魯迅讀得興起,就給人家惡搞了一把,翻譯成現代白話詩:夜趕洋車路上飛,東風吹起印度綢衫子,顯出腿兒肥,亂丟俏眼笑迷迷,難以扳談有什么法子呢?只能帶著油腔滑調且釘梢,好像聽得罵道“殺千刀”!
魯迅對自己的惡搞很得意,舍不得丟掉,于是敷衍成一篇文章。如果那時候有博客的話,這樣的題目大約是要被放在首頁,置頂三天的。而其實,是魯迅對那位張泌大詩人懷有惡意嗎?或者是他仇恨偉大的唐朝文化嗎?都不是,他惡搞的對象,其實是當時幼稚的白話新詩。同樣的情節,古人寫得那般情趣盎然,而經周樹人先生用白話詩一寫,就成了周迅周濤周星馳的水平了。
想起我初做老師時,有一次某領導來聽我課。我從來不上表演課,不論誰來聽課,都跟平時一樣的。那天是講朱自清的《匆匆》,我強調了珍惜時間的重要性,說一分鐘也是很珍貴的。有個學生問我:“孔老師,您認為一分鐘的時間,是長還是短呢?”我順口答道:“那要看你是蹲在廁所里呢,還是等在廁所外呢?”學生們哄堂大笑。
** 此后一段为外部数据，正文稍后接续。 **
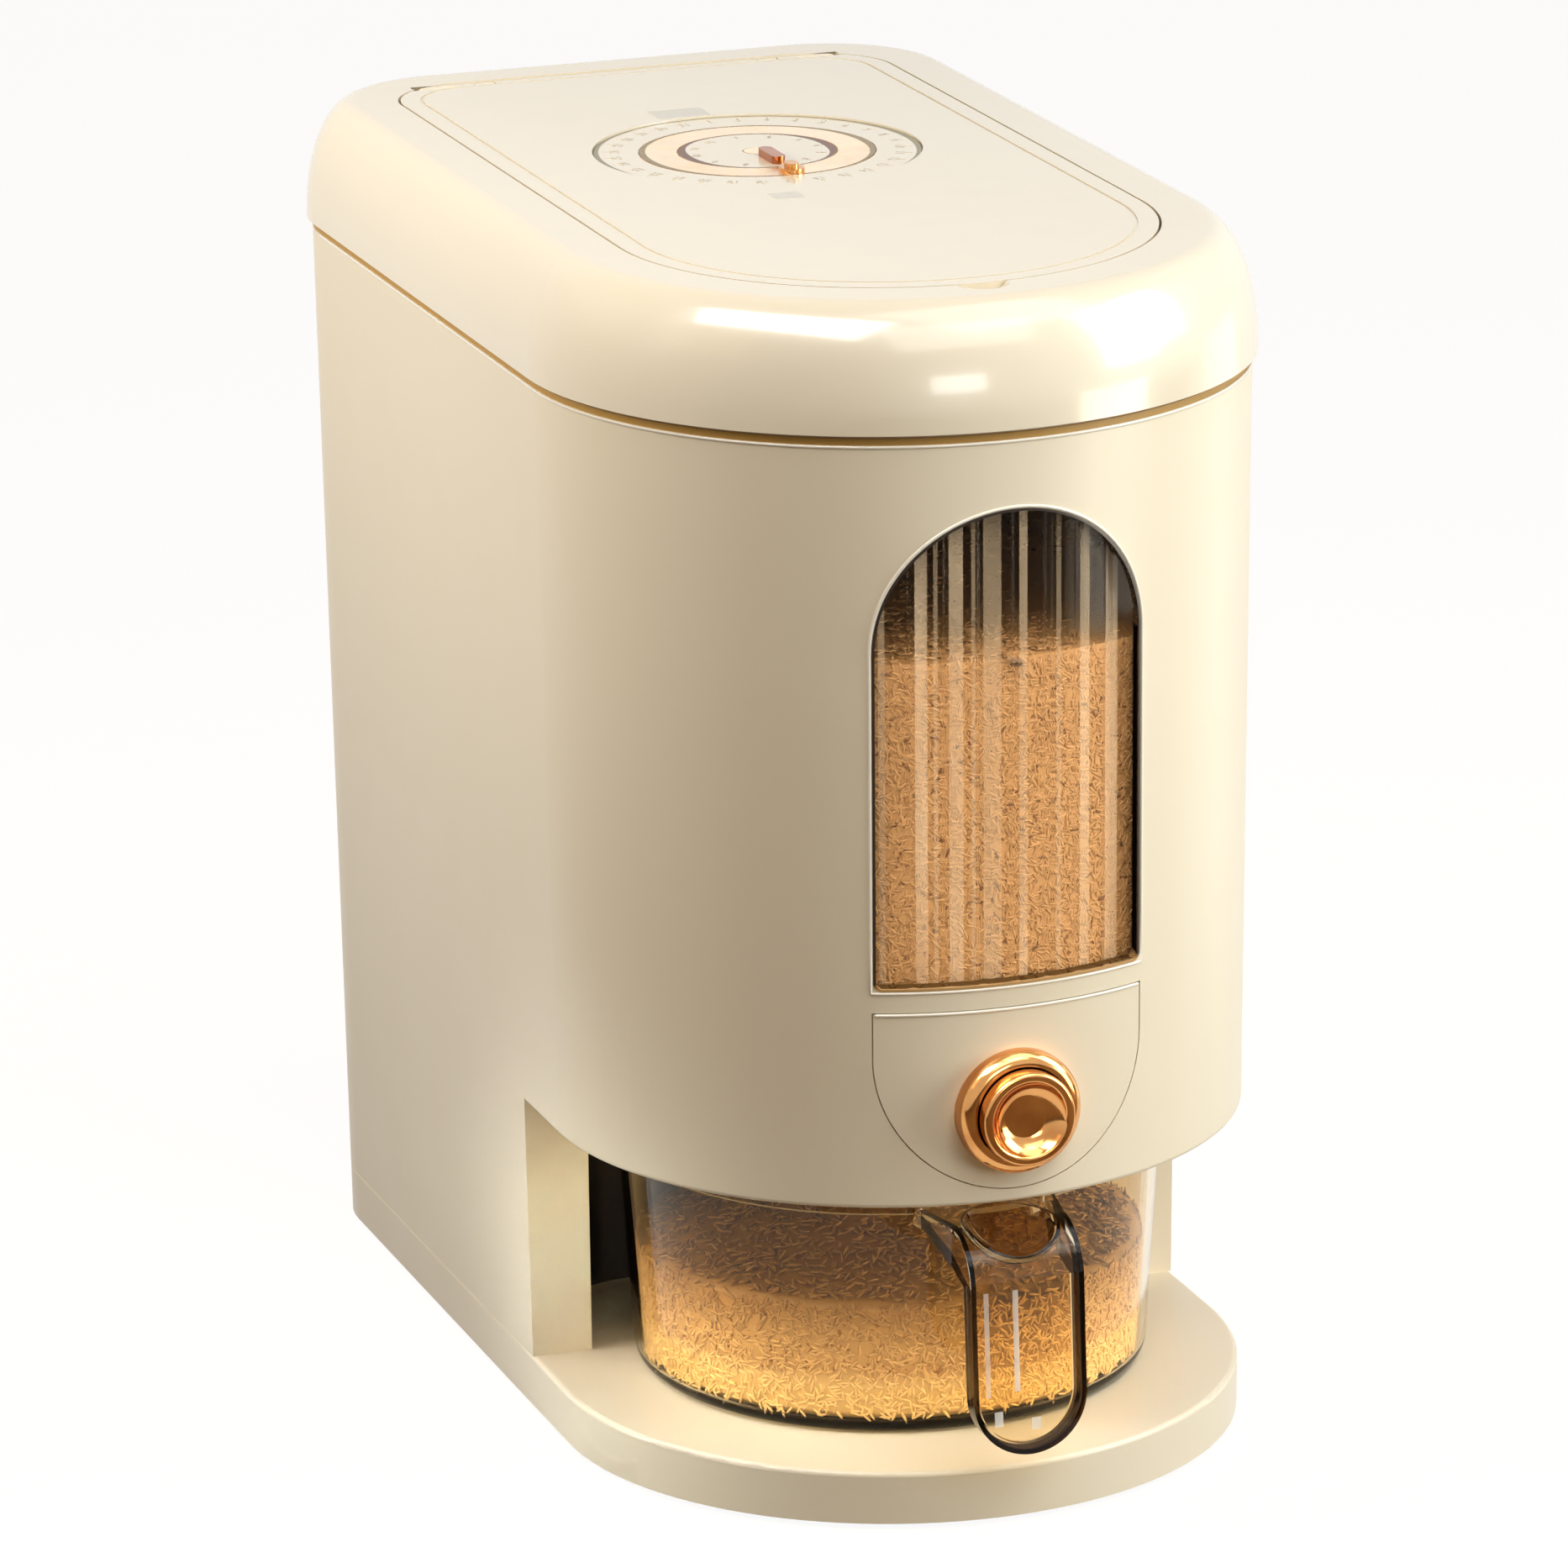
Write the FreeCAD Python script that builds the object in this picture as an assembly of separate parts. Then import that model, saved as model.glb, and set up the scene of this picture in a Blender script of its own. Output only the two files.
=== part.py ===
import FreeCAD, Part
import math
import os

# Rice dispenser with a press button, a date dial in its flip lid and a round cup that slides out of a bay.
# Millimetres, +Z up, the front faces -Y, the origin is the middle of the footprint on the floor.

# ---- overall body ----
body_width = 215.0            # at the seam under the lid
body_depth = 371.0            # at the seam under the lid
seam_height = 330.0           # floor to the seam
lid_height = 36.0             # seam to the top
body_draft_deg = 0.68         # the walls lean in towards the floor
back_corner_radius = 48.0
body_wall = 2.6
edge_round = 1.5              # the soft edges of the base and the overhang

# ---- base and feet ----
base_height = 18.0            # floor to the top of the base
base_wall = 3.0
foot_height = 2.0             # how far a foot stands out of the base
foot_radius = 10.0
foot_pocket = 1.5
foot_inset = 18.0             # rim of a foot to the side of the base
foot_back_inset = 30.0        # rim of a back foot to the back of the base
foot_front_setback = 52.0     # front feet, ahead of the centre of the round front
base_rib = 2.4
base_screw_radius = 1.5
base_screw_length = 16.0
screw_head_radius = 3.6
screw_head_height = 2.2
screw_clearance = 0.1
boss_radius = 4.6
boss_height = 20.0

# ---- cup bay ----
bay_height = 81.5             # top of the base to the underside of the overhang
bay_setback = 140.5           # front of the body to the front of the pillars
bay_clearance = 2.0           # cup rim to the side of the bay
bay_back_clearance = 3.0      # cup rim to the back of the bay
bay_corner_radius = 30.0
liner_wall = 2.0

# ---- measuring cup ----
cup_floor_radius = 77.0
cup_mouth_radius = 81.5
cup_height = 73.2
cup_wall = 2.2
cup_floor = 2.6
cup_foot_round = 5.0
cup_lip_width = 1.5
cup_lip_height = 2.5
cup_setback = 30.0            # pillar front to the cup's axis
seat_gap = 0.3                # rest gap between pieces that move past each other

# ---- cup handle ----
handle_reach = 33.0           # cup lip to the outside of the tongue
handle_width = 35.0
handle_root_width = 43.0
handle_drop = 66.0            # cup lip to the tip of the tongue
handle_lean = 3.0             # how far the tongue's tip stands out past the bend
handle_plate = 3.0
handle_rim_width = 2.4
handle_rim_depth = 6.0
handle_corner_radius = 16.0   # the bend from the bridge to the tongue
web_root_depth = 2.5          # side web under the bridge, at the cup's lip
web_bow = 1.5                 # how far the web's lower edge bows out
thumb_hollow_depth = 9.5
thumb_hollow_width = 27.0
thumb_hollow_lead = 12.6      # front of the tongue to the hollow's deepest point
thumb_hollow_reach = 20.0     # from there to the hollow's end
thumb_hollow_wall = 2.0

# ---- window ----
window_width = 81.8
window_sill = 147.5           # top of the base to the bottom of the window
window_top_drop = 23.4        # seam to the top of the arch
window_corner_radius = 2.5    # the arch's two lower corners
window_recess = 0.8           # body surface to the pane
gasket_width = 0.7
gasket_proud = 0.25
rib_count = 8
rib_groove_radius = 2.2
rib_groove_depth = 0.7

# ---- button panel ----
panel_gap_below_window = 6.9
panel_edge_above_bay = 4.3
panel_thickness = 1.6
panel_groove = 0.4
panel_pad_margin = 3.5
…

沒想到那位領導回去散布說:“這個孔慶東,真庸俗下流。我沒想到北大畢業生是這樣的。咱們學校的廁所雖然小了點,那也不能用這樣下流的方法在上課的時候攻擊呀。”
我實在是百口莫辯,因為領導并沒有當面對我談,只是通過大量的“其他老師”向我轉達了他的憤怒。這位領導也是個著名的優秀教師,我很尊敬他的。但是我想不通我怎么就“庸俗”,怎么就“下流”啦?而且我當時也根本沒想到學校的廁所小不小的問題,我覺得學校的條件已經相當不錯了。如果說聯想的話,我瞬間聯想到的是一段相聲,說有個等著上廁所的人,為了緩解內急,一邊等一邊唱京劇,唱到“分分秒秒急煞人”的時候,已經憋得不是正常人的動靜了。
遇到高層次的人對你產生了高層次的誤解,或者低層次的人對你產生了低層次的誤解,那都是比較正常的。倘若遇到了高層次的人對你產生了低層次的誤解,或者低層次的人對你產生了高層次的誤解,那就只有懷著悲憫之心。苦笑而已啦!